Choosing the KONSOLA means choosing design freedom first. The unit does not dominate the upper half of the wall; it sits in the room the way a radiator does, at skirting-board height. For people sensitive to overhead draughts — at a desk, on a sofa, or children playing on the floor — the floor-level airflow is a comfort advantage unavailable in any wall-mounted split. LeoKlima fits the KONSOLA in both residential and commercial settings wherever architectural constraints or aesthetic preference rule out a high-wall installation.
Overview and positioning
The Hyundai KONSOLA fills a gap that no wall split can cover. The indoor unit mounts low on the wall — typically a few centimetres above the finished floor — so its visual presence in the room reads as a clean white panel rather than a piece of HVAC hardware. In the LeoKlima catalogue this product sits in the Designer category, aimed at customers whose building or aesthetic constraints make a conventional installation impractical.

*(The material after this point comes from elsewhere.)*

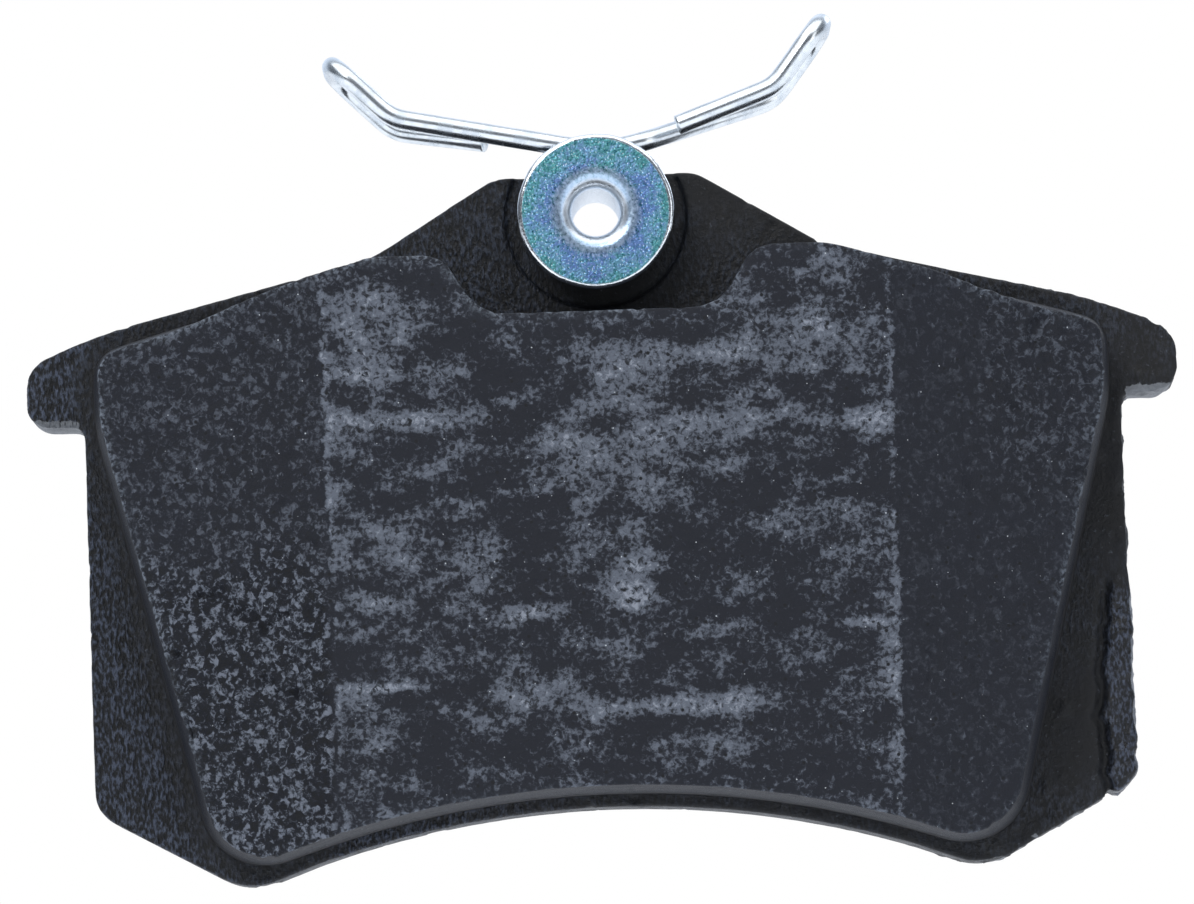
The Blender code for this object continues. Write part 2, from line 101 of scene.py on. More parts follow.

Hyundai's HVAC range is distributed in Poland by AB KLIMA, based in Krasne, which provides full service support and technical documentation for the KONSOLA series. Two capacity options are available: HCCO-M12IU/2 at 3.6 kW (described here) and HCCO-M17IU/2 at 4.8 kW. The right choice depends on the room's floor area and thermal characteristics — a LeoKlima technician will determine the correct model during a free site survey.
Where the floor console excels over any wall split is in the specific situations where wall splits fail entirely. Large glazed walls and floor-to-ceiling windows leave no vertical surface above 1.5 m. Attic rooms with sloping roofs have no usable upper wall at all. Heritage buildings may restrict through-wall penetrations above the dado rail. In every such case the KONSOLA provides a workable and often visually superior alternative, mounted at floor level where the structural and regulatory constraints are less restrictive.

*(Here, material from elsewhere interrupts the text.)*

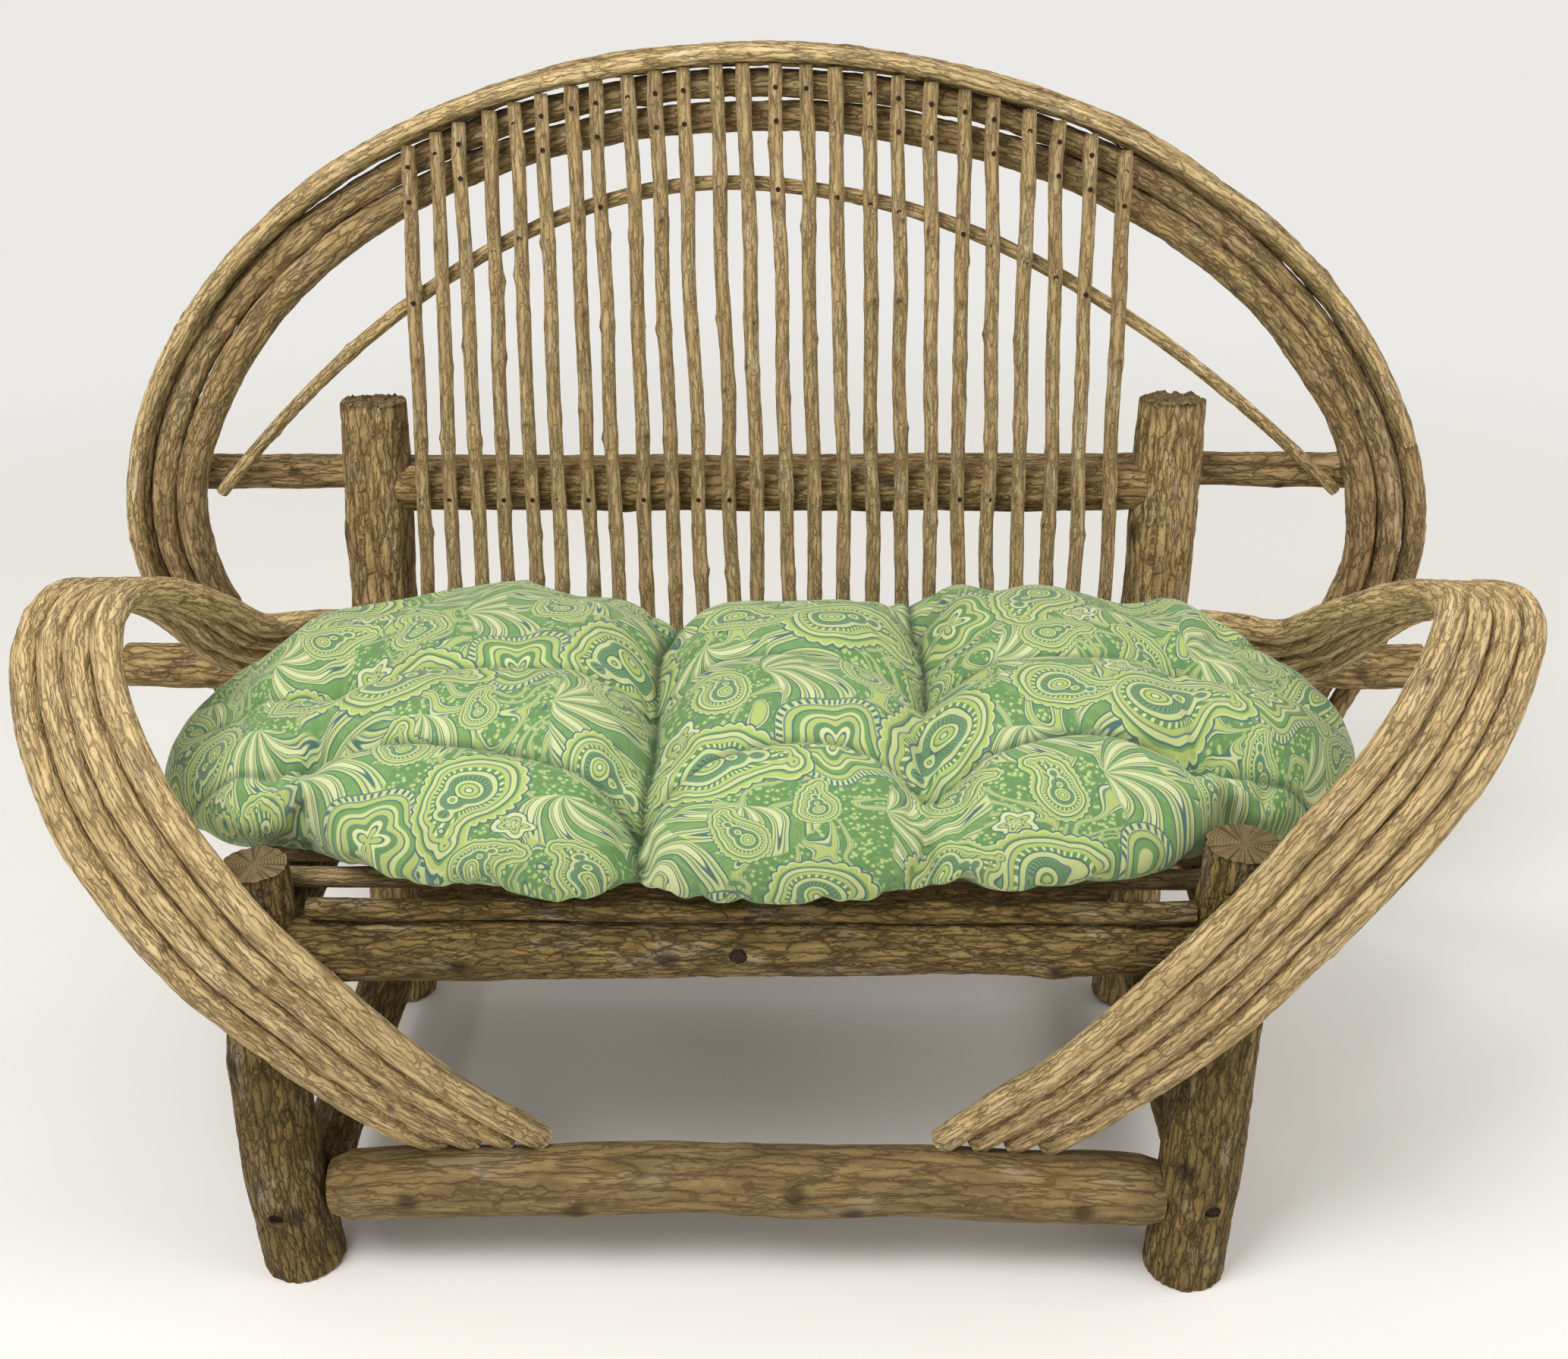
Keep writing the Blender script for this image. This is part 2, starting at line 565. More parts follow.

Cooling and heating technology
The KONSOLA's refrigeration system is an inverter-driven air-to-air heat pump running on R32 refrigerant. At 3.6 kW nominal capacity, the unit covers a room of roughly 35–40 m² under typical Polish building conditions. R32 has a lower global warming potential than the older R410A, a higher heat-exchange efficiency, and requires a smaller refrigerant charge — translating to a reduced environmental footprint for the whole installation.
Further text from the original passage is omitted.